When the hunters arrive, Bender leads a large force of penguins in an assault. After the penguins succeed in driving off the hunters, Bender takes off his tuxedo. Unfortunately, since he had taught the penguins to attack anything that "ain't black and white", they begin to chase him and Leela onto a floating block of ice, but Fry soon arrives in the Planet Express ship to rescue them. When the ship lands on the ice, it tips the surface of the block, sending the penguins sliding into the gaping mouth of the orca that previously attacked Bender. Leela and Bender board the ship and everyone returns to Earth, with Leela reasoning that nature will set things right.

== Continuity ==
When Bender first reboots, he is initialized as "Penguin" because his display sees penguins. When Bender reboots later after being shot by Leela, he is initialized as "Human" because he sees Leela. This is another clue that Leela is a human mutant and not an alien (as is revealed in the season 4 episode, "Leela's Homeworld"). In season 7's "Forty Percent Leadbelly", as Dr. Beeler is browsing through Bender's file system, his Penguin Personality folder is shown next to his Main Personality folder.

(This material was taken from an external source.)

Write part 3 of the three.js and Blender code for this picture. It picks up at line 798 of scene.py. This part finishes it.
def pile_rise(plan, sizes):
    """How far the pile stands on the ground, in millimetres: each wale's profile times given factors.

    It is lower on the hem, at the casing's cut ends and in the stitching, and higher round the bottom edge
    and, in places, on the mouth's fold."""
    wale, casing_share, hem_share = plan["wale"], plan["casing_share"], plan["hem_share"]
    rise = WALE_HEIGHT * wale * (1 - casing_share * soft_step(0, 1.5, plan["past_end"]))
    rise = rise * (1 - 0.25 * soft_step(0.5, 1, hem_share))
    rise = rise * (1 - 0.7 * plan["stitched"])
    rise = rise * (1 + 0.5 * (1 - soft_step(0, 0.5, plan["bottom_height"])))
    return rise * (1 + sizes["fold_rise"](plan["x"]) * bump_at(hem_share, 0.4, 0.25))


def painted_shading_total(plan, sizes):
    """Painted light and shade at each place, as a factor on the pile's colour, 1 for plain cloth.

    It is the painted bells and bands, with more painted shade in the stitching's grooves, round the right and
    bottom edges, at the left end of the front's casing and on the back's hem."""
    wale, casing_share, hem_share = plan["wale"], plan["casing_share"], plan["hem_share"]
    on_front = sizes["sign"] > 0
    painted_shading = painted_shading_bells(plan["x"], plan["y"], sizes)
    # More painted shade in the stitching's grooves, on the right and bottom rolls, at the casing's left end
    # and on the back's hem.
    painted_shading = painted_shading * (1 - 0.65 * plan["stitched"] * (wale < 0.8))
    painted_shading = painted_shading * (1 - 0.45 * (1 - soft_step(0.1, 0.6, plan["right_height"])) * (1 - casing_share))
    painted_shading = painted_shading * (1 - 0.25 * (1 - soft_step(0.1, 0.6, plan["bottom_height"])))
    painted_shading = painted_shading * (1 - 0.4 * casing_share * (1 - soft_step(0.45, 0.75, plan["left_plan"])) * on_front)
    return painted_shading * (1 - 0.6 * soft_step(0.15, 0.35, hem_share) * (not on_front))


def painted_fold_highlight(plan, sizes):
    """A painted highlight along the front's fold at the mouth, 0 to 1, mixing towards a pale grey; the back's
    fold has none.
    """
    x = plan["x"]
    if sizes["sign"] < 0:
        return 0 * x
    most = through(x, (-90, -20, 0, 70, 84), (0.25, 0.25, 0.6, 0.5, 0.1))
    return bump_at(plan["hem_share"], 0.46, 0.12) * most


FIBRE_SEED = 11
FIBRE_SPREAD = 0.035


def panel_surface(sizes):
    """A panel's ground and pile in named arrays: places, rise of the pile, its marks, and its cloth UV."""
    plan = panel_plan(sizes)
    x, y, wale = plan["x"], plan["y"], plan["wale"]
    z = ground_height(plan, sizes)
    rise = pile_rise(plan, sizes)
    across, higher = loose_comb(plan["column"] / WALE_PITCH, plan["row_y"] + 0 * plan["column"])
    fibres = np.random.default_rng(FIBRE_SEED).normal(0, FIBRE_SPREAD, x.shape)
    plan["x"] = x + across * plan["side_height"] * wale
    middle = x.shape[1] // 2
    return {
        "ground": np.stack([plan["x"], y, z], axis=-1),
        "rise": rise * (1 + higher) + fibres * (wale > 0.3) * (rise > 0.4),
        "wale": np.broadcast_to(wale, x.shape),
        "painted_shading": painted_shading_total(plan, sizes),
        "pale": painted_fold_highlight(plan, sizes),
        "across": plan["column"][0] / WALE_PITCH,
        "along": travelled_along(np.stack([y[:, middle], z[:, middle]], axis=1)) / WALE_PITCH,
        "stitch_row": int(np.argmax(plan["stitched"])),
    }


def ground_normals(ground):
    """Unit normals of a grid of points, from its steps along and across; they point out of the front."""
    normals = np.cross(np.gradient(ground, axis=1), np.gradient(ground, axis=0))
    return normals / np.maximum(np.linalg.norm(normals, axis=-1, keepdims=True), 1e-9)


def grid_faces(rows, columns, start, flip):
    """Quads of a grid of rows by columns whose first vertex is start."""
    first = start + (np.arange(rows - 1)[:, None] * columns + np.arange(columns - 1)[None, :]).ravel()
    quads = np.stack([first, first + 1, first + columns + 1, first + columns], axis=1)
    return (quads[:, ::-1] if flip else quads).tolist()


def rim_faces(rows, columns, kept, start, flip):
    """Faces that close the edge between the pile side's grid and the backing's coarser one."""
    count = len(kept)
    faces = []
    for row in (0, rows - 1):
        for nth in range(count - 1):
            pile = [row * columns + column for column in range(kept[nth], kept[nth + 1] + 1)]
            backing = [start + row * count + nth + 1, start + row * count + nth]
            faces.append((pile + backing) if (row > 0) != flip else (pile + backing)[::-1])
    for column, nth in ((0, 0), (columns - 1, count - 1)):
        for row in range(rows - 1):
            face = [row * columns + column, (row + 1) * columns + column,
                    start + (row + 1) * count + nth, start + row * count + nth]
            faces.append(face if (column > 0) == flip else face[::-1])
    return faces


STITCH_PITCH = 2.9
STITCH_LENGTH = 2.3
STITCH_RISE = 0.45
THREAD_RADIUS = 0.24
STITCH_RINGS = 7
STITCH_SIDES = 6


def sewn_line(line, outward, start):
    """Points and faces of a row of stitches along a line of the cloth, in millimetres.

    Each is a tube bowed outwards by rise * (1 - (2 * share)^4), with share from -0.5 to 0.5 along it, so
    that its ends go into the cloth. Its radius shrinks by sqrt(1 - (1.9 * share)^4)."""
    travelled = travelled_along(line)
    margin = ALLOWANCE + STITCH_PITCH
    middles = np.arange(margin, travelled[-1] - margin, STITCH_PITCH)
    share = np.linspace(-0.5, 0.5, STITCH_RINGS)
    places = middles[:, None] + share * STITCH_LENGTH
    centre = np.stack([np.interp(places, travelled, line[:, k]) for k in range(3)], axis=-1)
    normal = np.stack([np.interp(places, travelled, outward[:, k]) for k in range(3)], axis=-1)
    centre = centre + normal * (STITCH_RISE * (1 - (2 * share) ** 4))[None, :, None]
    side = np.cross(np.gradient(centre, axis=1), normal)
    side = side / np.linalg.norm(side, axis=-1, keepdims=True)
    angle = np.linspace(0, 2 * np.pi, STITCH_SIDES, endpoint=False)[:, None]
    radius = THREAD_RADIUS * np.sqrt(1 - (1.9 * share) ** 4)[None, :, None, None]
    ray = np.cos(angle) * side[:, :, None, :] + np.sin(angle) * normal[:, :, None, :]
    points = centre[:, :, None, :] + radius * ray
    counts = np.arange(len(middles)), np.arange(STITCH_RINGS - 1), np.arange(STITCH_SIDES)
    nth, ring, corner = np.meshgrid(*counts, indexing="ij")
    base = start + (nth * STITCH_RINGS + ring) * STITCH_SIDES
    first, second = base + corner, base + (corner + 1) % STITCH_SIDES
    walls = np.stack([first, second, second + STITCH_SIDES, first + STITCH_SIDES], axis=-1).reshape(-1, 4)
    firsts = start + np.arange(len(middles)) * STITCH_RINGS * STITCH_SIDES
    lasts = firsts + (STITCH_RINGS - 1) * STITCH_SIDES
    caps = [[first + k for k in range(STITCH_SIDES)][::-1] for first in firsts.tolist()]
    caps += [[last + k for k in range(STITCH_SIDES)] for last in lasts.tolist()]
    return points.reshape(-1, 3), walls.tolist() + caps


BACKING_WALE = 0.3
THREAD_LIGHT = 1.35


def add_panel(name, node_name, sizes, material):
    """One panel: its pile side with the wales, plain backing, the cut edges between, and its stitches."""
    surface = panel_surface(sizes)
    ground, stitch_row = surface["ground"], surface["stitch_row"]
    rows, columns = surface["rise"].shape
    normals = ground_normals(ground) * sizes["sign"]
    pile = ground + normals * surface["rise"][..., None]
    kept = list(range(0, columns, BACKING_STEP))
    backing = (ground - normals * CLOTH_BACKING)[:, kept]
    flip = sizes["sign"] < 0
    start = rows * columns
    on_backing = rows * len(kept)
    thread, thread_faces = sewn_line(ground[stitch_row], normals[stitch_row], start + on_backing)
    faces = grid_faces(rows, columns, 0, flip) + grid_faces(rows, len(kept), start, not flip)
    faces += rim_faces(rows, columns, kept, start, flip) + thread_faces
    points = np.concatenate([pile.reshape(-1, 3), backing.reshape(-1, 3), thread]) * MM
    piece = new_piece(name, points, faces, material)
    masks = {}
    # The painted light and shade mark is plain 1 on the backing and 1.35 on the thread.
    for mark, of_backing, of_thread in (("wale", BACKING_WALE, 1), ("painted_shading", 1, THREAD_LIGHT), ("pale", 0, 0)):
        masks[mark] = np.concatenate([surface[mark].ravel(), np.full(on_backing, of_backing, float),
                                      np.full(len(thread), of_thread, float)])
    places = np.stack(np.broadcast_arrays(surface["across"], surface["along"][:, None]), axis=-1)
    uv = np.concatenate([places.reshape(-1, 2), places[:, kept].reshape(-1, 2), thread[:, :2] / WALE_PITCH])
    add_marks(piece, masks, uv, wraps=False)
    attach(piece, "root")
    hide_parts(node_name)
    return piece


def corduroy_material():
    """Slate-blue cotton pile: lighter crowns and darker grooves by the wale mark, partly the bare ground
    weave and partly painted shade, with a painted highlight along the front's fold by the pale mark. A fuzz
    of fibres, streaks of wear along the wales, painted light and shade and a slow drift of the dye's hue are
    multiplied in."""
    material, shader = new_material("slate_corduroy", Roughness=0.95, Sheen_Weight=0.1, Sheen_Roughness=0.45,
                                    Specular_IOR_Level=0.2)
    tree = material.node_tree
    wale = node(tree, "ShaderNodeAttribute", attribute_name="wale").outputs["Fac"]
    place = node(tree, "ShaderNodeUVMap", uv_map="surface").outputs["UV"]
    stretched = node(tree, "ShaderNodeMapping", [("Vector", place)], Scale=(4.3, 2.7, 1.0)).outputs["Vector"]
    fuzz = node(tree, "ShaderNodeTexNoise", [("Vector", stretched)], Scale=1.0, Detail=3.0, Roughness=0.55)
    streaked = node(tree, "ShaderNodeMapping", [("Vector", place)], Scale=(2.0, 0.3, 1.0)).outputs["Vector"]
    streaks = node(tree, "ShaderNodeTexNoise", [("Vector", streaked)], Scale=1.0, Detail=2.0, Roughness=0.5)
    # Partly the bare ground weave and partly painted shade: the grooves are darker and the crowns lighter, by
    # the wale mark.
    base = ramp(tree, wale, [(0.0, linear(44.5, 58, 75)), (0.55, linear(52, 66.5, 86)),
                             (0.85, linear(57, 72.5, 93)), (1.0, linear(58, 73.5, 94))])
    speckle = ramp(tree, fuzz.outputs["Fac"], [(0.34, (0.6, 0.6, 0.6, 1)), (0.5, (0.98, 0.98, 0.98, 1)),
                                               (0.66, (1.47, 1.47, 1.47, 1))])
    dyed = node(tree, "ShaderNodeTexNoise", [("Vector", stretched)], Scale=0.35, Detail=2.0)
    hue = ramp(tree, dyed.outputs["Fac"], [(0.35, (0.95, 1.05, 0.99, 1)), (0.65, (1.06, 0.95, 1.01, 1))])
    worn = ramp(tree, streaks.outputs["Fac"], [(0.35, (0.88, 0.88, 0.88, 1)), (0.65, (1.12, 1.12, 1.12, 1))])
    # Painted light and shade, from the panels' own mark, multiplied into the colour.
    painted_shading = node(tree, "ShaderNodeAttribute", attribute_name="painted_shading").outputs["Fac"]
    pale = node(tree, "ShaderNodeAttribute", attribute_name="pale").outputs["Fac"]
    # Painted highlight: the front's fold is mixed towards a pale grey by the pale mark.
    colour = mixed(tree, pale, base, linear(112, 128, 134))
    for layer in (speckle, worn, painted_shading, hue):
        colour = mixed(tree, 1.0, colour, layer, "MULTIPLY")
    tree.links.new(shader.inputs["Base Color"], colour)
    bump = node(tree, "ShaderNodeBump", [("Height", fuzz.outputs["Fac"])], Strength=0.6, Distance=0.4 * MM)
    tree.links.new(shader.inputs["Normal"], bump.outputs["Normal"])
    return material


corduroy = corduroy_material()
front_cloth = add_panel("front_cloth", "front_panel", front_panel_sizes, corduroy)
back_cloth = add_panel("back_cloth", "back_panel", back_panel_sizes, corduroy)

In the beginning of the episode while the professor is going over the mission, he points out the path using the "fing-longer". season 2 "Anthology of Interest I"

== Cultural references ==
- The episode is a parody of the Exxon Valdez oil spill, with the dark matter tanker named the Juan Valdez; also referencing the Colombian coffee mascot.
- The fictional conservation agency depicted as Penguins Unlimited is a parody of the actual agency Ducks Unlimited, sharing the same criticism that the organization exists to merely fulfill the members' interest in hunting.

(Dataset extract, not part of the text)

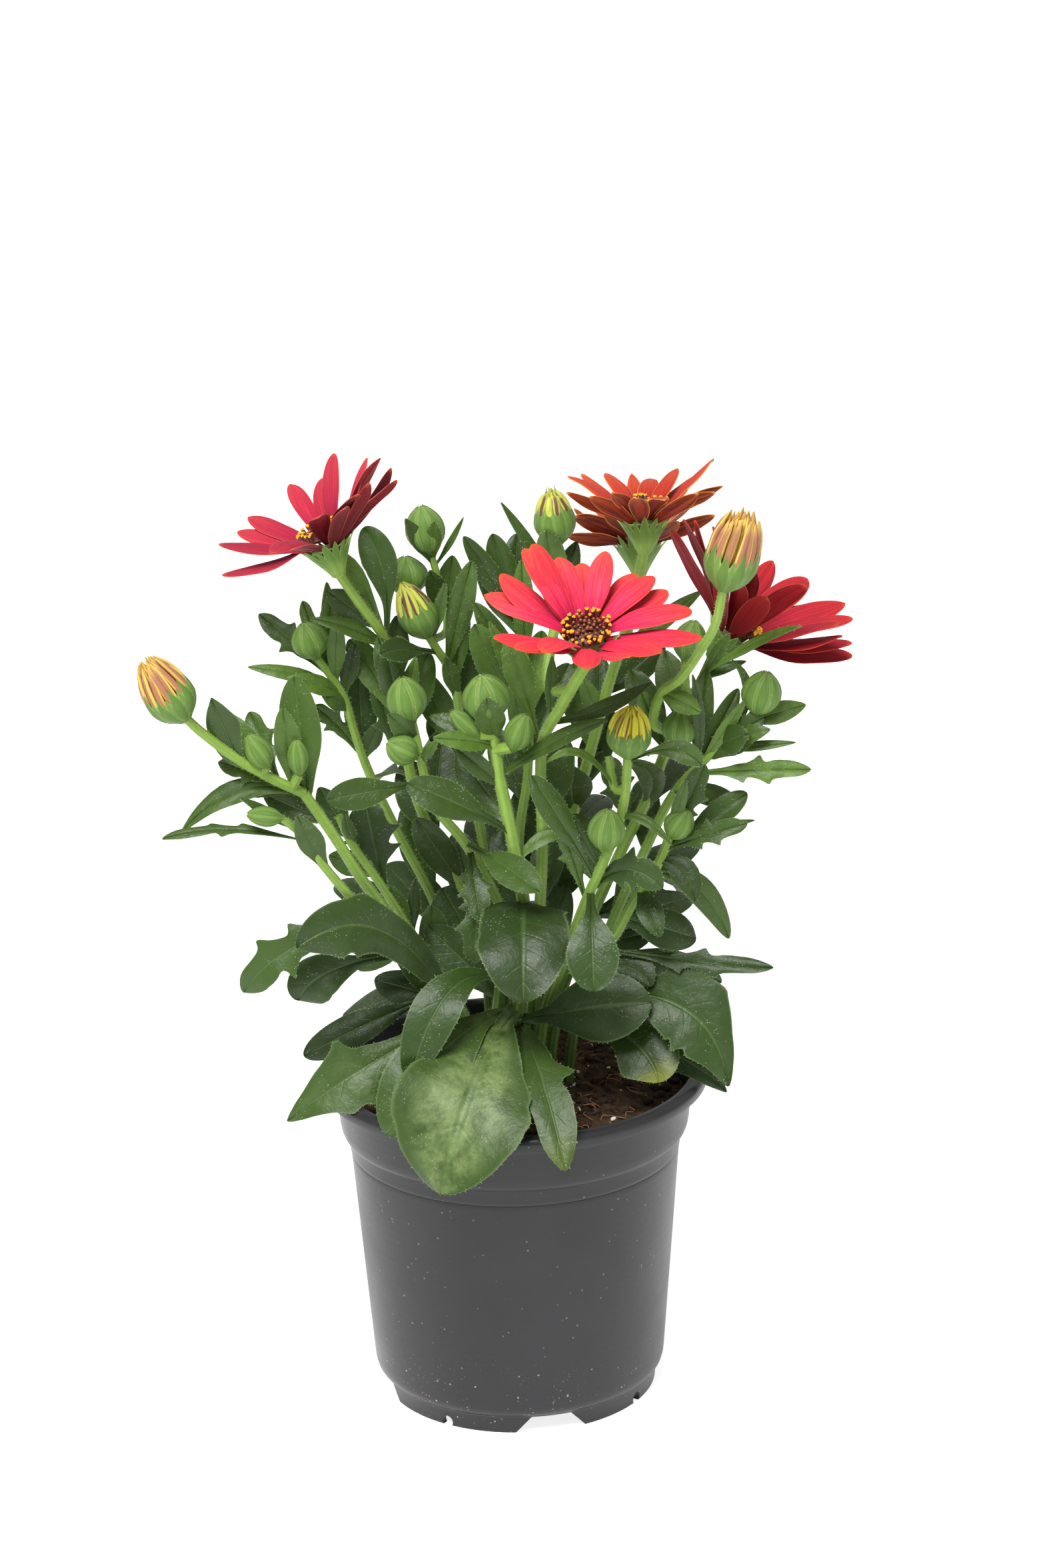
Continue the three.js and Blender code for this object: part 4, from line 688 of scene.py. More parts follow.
# %% [markdown]
# ## Buds and cups
#
# A closed bud is a small egg wrapped in green bracts. The egg comes from spinning half its outline
# round an axis: one corner is extruded from point to point, and spin turns the line into a skin. The
# bracts are blades again, wrapped round the same outline.

# %% Spin an outline
def spun(name, outline, steps, finish):
    """A closed skin of revolution round Z from (radius, height) points that start and end on it."""
    bpy.ops.mesh.primitive_plane_add(size=1, location=(0, 0, 0))
    piece = named(name)
    bpy.ops.object.mode_set(mode="EDIT")
    bpy.ops.mesh.select_all(action="SELECT")
    bpy.ops.mesh.merge(type="CENTER")
    bpy.ops.transform.translate(value=(outline[0][0], 0, outline[0][1]))
    for (r0, z0), (r1, z1) in zip(outline, outline[1:]):
        bpy.ops.mesh.extrude_region_move(TRANSFORM_OT_translate={"value": (r1 - r0, 0, z1 - z0)})
    bpy.ops.mesh.select_all(action="SELECT")
    bpy.ops.mesh.spin(steps=steps, angle=math.tau, center=(0, 0, 0), axis=(0, 0, 1))
    bpy.ops.mesh.select_all(action="SELECT")
    bpy.ops.mesh.remove_doubles(threshold=1e-5)
    bpy.ops.mesh.normals_make_consistent(inside=False)
    bpy.ops.object.mode_set(mode="OBJECT")
    piece.data.materials.append(finish)
    return piece


# %% Wrap bracts round an outline
BRACT_SHAPE = [(0, 0.8), (0.3, 0.95), (0.6, 1), (0.82, 0.84), (0.93, 0.5), (1, 0)]
TOOTH_SHAPE = [(0, 0.8), (0.25, 1), (0.5, 0.94), (0.7, 0.6), (0.86, 0.26), (1, 0)]
SEPAL_SHAPE = [(0, 0.9), (0.25, 1), (0.46, 0.96), (0.58, 0.7), (0.68, 0.5), (0.82, 0.32), (0.93, 0.14),
               (1, 0)]
BUD_BLADE = flat_blade("bud_bract_blade", BRACT_SHAPE, 8, 16, BUD_GREEN, BUD_GREEN)
PALE_BLADE = flat_blade("pale_bract_blade", BRACT_SHAPE, 6, 14, BUD_PALE, BUD_PALE)
TOOTH_BLADE = flat_blade("tooth_blade", TOOTH_SHAPE, 6, 14, BUD_GREEN, BUD_GREEN)
PALE_TOOTH = flat_blade("pale_tooth_blade", TOOTH_SHAPE, 6, 14, BUD_PALE, BUD_PALE)
SEPAL_BLADE = flat_blade("sepal_blade", SEPAL_SHAPE, 6, 16, BRACT, BRACT)
LEAST_RADIUS = 0.01  # keeps the points of a blade off the axis


def wrapped(profile, blade, count, low, high, half_turn, lift, start=0.0, puff=0.05, thick=0.02, uneven=0.0):
    """Blades that stand in a ring on a skin of revolution: profile is rows of (height, radius)."""
    heights, radii = np.array(profile, dtype=float).T
    flat, off = corners_of(blade), off_of(blade)
    pieces = []
    for i in range(count):
        height = low + (high - low + uneven * math.sin(2.4 * i)) * flat[:, 1]
        angle = start + math.tau * i / count + flat[:, 0] * half_turn
        swell = puff * (1 - off ** 2) * np.sin(np.pi * flat[:, 1])
        radius = np.interp(height, heights, radii) + lift + swell
        radius = np.maximum(radius + thick * flat[:, 2], LEAST_RADIUS)
        pieces.append(copy_of(blade, np.stack([radius * np.cos(angle), radius * np.sin(angle), height], 1)))
    return pieces


def placed(pieces, origin, axis, width=1.0, height=1.0):
    """Moves finished shapes from the workbench to their place: mm, with their Z along the axis."""
    turn = Vector((0, 0, 1)).rotation_difference(Vector(axis)).to_matrix().to_4x4()
    scale = Matrix.Diagonal((width * MM, width * MM, height * MM, 1))
    shift = Matrix.Translation(Vector(origin) * MM)
    for piece in pieces:
        piece.data.transform(shift @ turn @ scale)
    return pieces


print("bract pattern:", len(BUD_BLADE.data.polygons), "faces")

# %% The closed bud pattern
BUD_PROFILE = [(-0.07, 0.2), (0, 0.26), (0.05, 0.4), (0.14, 0.68), (0.27, 0.91), (0.43, 1), (0.6, 0.96),
               (0.74, 0.82), (0.86, 0.59), (0.94, 0.36), (0.99, 0.16), (1.04, 0.05)]
bud_body = spun("bud_body", [(0, 0)] + [(r, z) for z, r in BUD_PROFILE[1:-2]] + [(0, 0.97)], 24, BUD_PALE)
BUD_BRACTS = 8
outer = wrapped(BUD_PROFILE, BUD_BLADE, BUD_BRACTS, -0.06, 1.0, 0.36, 0.02, puff=0.09, uneven=0.03)
inner = wrapped(BUD_PROFILE, PALE_BLADE, BUD_BRACTS, 0.06, 0.98, 0.4, -0.01, math.pi / BUD_BRACTS,
                uneven=0.02)
CLOSED_BUD = put_away(joined([bud_body, *outer, *inner], "closed_bud"))
print("closed bud:", len(CLOSED_BUD.data.polygons), "faces")


def closed_bud(base, top, width):
    axis = top - base
    height = np.linalg.norm(axis)
    bud = copy_of(CLOSED_BUD, corners_of(CLOSED_BUD))
    return placed([bud], base, axis / height, width / 2, height)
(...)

- The title of this episode is a reference to Robert Stroud, who was known as the Birdman of Alcatraz.
- Bender's speech to the penguins as they attack is a reference to Winston Churchill's famous "We shall fight on the beaches" speech.
- The scene where the killer whale tips the slab of ice to eat the penguins is a reference to the final scene of the 1977 film Orca.

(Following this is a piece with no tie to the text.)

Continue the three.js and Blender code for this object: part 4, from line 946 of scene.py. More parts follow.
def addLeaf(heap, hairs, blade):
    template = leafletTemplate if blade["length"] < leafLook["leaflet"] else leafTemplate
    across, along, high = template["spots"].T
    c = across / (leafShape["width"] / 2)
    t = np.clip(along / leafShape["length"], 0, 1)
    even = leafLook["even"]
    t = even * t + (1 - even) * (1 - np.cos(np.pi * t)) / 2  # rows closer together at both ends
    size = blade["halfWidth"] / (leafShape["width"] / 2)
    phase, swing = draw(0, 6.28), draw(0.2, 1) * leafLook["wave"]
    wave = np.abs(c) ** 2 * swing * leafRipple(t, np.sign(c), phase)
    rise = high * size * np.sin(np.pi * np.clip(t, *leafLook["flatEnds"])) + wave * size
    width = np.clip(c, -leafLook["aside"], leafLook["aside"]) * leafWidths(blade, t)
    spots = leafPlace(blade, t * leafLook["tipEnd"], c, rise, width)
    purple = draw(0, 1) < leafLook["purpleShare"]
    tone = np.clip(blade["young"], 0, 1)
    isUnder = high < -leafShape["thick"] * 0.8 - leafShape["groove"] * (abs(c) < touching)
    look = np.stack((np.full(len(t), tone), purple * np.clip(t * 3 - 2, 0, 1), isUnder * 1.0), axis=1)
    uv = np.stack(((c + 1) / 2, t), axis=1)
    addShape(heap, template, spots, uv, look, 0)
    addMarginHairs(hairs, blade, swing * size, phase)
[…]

- When Bender suffers an electric shock upon landing head-first on a slab of ice after being attacked by an orca, he whistles one of R2-D2's signature beeps.
- During his state of sobriety, Bender can be heard singing "Greenland Whale Fisheries".

== Broadcast and reception ==
In its original airing, the episode was number 75 for the week and received a 4.9 rating share. In 2006, the episode was ranked by IGN.com as number 22 in their list of the Top 25 Futurama episodes, noting Free Waterfall Sr. and the penguin overpopulation in particular as the funniest parts of the episode.